The rating agency uses the Guy Carpenter U.S. Property Catastrophe Rate-On-Line Index to evidence the acceleration, which has risen almost 15% this year so far.
“Such an increase has not been seen since 2006 and is leading to speculation that the end of year renewals may witness a “true” hardening that eventually turns the corner for reinsurers,” AM Best said.
But the Index is still catching up with property catastrophe reinsurance pricing levels seen in 2009, AM Best notes, while the Florida market has dominated the recent steep increase to it.
“Conditions in Florida–where problems stem from the low credit quality of cedents, concerns about widespread fraud, litigiousness, and a challenging regulatory environment—cannot be wholly attributed to the increased volatility of property catastrophe perils,” AM Best explained.
Adding that, “As such, Florida’s pricing movements are not necessarily a good indicator of what may happen in other cat-exposed territories during the next renewal cycle.”
But the rating agency believes, “Pricing for property cat seems likely to continue rising into next year.”
However, there are some big questions defining how much property catastrophe reinsurance rates could rise, the potential impact of inflation and also the occurrence of major catastrophe industry loss events.
“A combination of climate-related trends, and economic and social inflation, is driving reinsurers to reconsider whether rates are indeed allowing for sufficient margins, and to what extent cedents are pricing inflationary risks at source,” the rating agency said.
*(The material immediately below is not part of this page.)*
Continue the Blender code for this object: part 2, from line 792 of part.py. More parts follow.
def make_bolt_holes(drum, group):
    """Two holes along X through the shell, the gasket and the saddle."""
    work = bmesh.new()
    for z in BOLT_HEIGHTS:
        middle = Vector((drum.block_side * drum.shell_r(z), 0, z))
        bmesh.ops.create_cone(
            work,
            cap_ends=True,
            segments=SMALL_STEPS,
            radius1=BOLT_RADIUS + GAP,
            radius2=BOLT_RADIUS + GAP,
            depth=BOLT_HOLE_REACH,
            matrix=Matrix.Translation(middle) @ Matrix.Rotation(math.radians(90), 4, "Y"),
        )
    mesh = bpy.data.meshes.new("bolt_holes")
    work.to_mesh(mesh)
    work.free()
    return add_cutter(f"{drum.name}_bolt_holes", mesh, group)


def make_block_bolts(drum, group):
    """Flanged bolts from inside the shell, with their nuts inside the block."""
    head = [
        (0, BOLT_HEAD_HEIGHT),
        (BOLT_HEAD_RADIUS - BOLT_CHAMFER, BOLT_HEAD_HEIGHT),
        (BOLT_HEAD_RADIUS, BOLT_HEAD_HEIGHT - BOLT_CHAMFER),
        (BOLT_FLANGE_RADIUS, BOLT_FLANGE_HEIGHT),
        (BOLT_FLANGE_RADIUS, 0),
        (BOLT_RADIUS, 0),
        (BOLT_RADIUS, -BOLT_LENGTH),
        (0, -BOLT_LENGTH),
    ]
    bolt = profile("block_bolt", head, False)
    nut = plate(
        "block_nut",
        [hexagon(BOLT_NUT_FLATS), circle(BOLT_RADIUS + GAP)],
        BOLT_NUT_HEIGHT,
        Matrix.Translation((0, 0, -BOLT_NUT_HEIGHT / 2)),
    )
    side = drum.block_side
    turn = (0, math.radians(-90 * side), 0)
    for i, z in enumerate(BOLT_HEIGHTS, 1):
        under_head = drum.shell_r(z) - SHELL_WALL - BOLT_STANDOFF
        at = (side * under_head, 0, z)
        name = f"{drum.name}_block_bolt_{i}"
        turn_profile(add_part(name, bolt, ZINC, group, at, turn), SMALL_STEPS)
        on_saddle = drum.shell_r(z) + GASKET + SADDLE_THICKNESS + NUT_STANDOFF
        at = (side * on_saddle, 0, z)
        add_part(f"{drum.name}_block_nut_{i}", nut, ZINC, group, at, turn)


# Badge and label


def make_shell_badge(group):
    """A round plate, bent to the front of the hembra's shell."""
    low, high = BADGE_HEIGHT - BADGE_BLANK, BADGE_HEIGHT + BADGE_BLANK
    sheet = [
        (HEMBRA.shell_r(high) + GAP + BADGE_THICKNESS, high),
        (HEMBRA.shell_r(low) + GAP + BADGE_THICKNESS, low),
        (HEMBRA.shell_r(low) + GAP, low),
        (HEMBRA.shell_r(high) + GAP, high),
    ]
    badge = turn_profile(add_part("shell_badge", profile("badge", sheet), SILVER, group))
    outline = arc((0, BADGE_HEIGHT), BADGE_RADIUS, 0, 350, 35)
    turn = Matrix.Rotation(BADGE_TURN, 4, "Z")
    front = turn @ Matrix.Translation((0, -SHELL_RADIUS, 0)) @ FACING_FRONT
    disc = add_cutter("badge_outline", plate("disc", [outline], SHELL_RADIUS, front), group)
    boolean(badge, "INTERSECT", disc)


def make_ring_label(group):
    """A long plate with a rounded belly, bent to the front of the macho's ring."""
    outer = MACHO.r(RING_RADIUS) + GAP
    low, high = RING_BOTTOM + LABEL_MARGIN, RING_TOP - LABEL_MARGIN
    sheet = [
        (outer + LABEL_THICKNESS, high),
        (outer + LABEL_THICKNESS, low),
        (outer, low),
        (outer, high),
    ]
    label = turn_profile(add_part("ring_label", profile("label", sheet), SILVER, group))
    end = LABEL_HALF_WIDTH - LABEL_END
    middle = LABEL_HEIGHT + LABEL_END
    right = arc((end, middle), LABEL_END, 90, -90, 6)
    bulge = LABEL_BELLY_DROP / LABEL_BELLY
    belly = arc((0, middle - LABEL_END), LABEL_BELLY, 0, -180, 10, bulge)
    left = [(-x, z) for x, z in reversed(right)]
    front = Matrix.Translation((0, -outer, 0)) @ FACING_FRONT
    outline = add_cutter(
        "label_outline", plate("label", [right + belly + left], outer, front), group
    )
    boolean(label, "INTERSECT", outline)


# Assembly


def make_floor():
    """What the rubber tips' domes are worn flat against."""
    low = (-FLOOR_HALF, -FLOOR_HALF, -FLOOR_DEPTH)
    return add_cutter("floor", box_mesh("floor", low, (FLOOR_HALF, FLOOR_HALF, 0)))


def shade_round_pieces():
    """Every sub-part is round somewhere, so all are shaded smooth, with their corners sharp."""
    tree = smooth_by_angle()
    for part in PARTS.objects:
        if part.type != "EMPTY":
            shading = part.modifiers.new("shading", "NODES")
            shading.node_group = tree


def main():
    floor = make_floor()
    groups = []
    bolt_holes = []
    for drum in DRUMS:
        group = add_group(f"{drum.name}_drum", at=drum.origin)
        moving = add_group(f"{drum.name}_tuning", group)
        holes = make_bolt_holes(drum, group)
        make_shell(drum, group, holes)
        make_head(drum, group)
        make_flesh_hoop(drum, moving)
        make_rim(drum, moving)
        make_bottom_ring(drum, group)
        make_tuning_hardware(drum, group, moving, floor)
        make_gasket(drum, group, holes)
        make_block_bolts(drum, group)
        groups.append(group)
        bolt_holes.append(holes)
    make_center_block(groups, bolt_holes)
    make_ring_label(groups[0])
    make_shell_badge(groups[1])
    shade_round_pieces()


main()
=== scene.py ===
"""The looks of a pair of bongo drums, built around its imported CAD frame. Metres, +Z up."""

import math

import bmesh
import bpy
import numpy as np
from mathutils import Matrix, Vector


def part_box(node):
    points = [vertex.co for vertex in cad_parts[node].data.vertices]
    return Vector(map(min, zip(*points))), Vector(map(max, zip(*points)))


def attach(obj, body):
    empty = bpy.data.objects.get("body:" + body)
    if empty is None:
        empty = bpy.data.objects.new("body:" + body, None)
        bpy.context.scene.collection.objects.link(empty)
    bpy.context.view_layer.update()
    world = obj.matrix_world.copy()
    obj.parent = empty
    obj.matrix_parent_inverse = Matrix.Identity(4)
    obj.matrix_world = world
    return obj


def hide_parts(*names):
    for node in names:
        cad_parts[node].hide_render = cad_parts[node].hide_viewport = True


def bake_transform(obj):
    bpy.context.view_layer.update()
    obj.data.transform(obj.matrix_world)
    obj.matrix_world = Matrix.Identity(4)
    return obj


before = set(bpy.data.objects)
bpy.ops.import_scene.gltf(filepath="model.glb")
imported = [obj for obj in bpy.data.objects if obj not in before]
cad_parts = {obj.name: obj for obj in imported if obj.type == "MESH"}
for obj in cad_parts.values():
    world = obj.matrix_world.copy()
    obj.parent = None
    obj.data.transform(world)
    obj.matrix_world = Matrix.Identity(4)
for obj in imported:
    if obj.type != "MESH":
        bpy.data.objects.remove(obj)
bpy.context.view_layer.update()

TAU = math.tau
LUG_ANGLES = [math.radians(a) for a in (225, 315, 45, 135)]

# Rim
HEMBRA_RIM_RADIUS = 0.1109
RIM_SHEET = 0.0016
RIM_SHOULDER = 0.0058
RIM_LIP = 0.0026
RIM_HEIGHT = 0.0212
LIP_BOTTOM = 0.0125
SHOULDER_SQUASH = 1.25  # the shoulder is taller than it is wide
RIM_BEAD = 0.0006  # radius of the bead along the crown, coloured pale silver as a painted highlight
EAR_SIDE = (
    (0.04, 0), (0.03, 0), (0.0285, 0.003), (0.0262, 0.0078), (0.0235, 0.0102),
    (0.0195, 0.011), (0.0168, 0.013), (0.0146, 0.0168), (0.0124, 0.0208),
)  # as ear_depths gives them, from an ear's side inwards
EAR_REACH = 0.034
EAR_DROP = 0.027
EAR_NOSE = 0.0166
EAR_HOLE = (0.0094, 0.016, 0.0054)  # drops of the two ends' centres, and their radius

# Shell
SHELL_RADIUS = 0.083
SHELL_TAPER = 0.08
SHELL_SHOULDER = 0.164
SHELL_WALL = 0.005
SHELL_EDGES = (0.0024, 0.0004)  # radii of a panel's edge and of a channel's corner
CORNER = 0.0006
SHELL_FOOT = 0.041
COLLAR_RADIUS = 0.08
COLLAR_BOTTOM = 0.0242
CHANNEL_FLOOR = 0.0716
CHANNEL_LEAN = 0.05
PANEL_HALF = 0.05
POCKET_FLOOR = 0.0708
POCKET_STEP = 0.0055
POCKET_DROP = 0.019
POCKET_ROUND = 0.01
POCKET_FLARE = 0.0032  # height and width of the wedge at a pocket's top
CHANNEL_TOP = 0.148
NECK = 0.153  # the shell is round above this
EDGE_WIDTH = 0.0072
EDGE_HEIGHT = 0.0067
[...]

At the same time, while dedicated reinsurance capital levels have dropped somewhat, the overall capacity of the global reinsurance and ILS markets remain adequate, so any increase in capital could also pressure rates to a degree.
Leading AM Best to say. “Will the 2023 renewals mark a turning point for a “true” hardening market, able to attract new capital in droves and expand supply?
“Will third-party capital providers move first, as they have in previous cycles, taking advantage of the current retrenchment from traditional players and driving a new softening trend?”
But concluding that, “Trying to predict the future is even more complicated nowadays, because how the year-end renewals go will depend heavily on actual claims activity and on where the global economy goes.”